Three Key Metrics for Effective Churn Analysis
● Customer Retention Rate
The customer retention rate defines how many customers are retained in your business. It helps you analyze your churn, a metric closely related to customer loyalty and satisfaction. If the
customer retention is low, then there is absolutely something wrong with your product/service or its execution, causing dissatisfaction.
● Customer Lifetime Value
Customer Lifetime Value refers to the expected value a customer may generate by doing business with a company. It undertakes the whole customer journey and involves factors like purchase frequency, average order value, and customer longevity. Lesser CLV depicts that the customers are not engaging with the brand for the long term, which is a sign of increased churn.
● Churn Prediction
It is a smart metric based on analyzing historical data and using predictive analysis to come up with an expected churn over some time. It analyzes historical data to find patterns and trends in customer behavior and gives an early warning before the customer churns.
How to Prevent Customers from Churning?
Prevention is better than cure, but you should know how to prevent it first.
Talking about customer churn, the prevention is to retain customers. However, it doesn't mean you should not focus on onboarding new customers, but that's costly. So, to maintain profitability, you should also retain them to turn them into profitable deals. That's why most churn prevention strategies are about how to retain customers. So let's have a look at them.
1. Identify the Churn
Before taking any action, you should analyze the churn when it occurs. In simple terms, as soon as you see a spike in churn, analyze it, and find the reason behind it. For example, if there's a technical error, it will be caused by many customers, resulting in churn.
2. Use Personalized Communication
The best way to keep customers about to churn is to personally communicate with them. It indeed doesn't mean calling them personally, but you can direct your customer service team to do so. It will not only help the customer get resolutions faster but will also help your business keep customers.
3. Implement Effective Loyalty Programs
To decrease the chances of your customers even thinking about leaving you, you can make efforts to turn them into loyal customers. Loyal customers look at you not as a brand but as a feeling. That's why they don't tend to leave your brand due to slight discomfort. You can run loyalty programs to increase the number of loyal customers in your customer base by offering them benefits for shopping with you.
4. Elevate Customer Experience with Exceptional Customer Service
Once a customer is in with your brand, the higher chances of him/her leaving are when he/she doesn't get good customer service. If you want to cover up those dissatisfaction with your product or service due to anything, exceptional customer service with quick resolution is important.
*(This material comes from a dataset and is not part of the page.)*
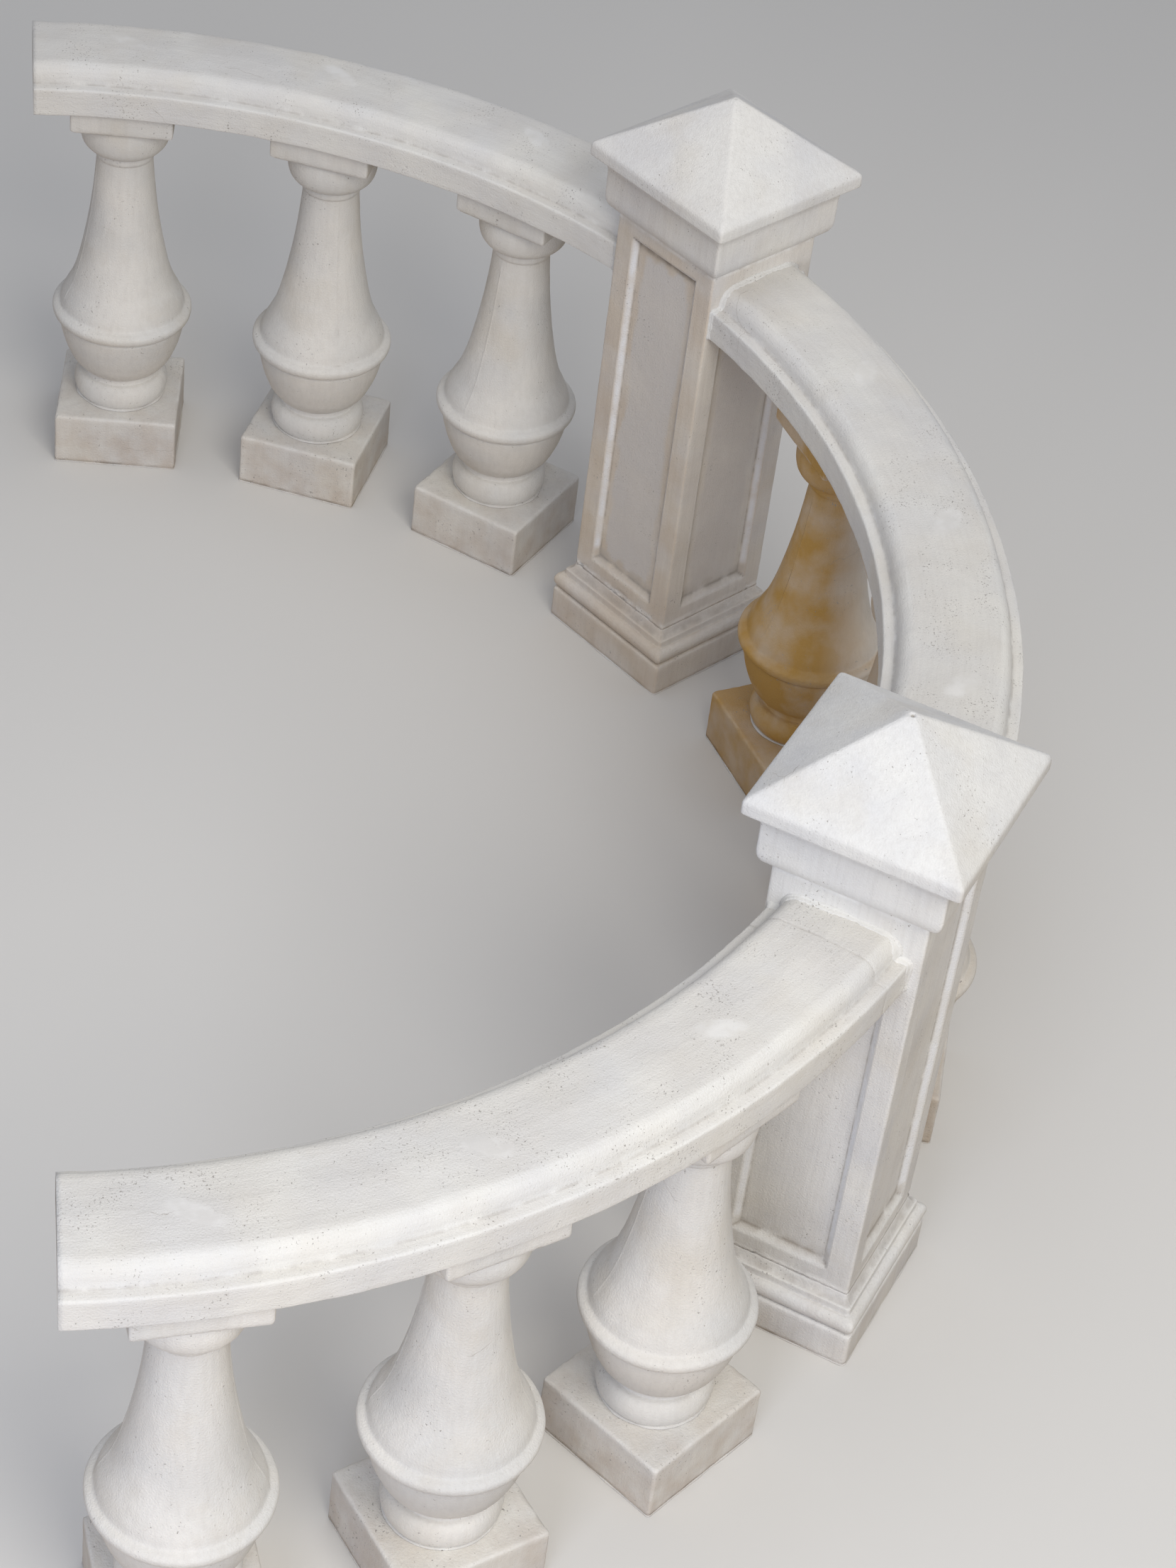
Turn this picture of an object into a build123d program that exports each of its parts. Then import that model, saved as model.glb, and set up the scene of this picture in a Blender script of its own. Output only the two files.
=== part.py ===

5. Enhance Product Quality Through Customer Feedback
With a focus on improving your product or service based on feedback, you can prevent future voluntary churn from ever happening. However, as we mentioned, based on feedback is important because feedback tells you where the problem is coming from.
Key Takeaways
● Understanding churn is crucial for revenue preservation and customer satisfaction.
● Metrics like retention rate, CLV, and churn prediction provide valuable insights into customer behavior.
● Proactive strategies such as personalized communication and loyalty programs help prevent churn.
● Implementation of these measures fosters long-term growth and brand reputation.
● Prioritizing retention and analyzing churn metrics sustains profitability and competitiveness.
In totality, this is how you can analyze the virus in your business and manage it effectively. With the strategies mentioned above, you can make your business more focused on customer retention, resulting in lower churn rates.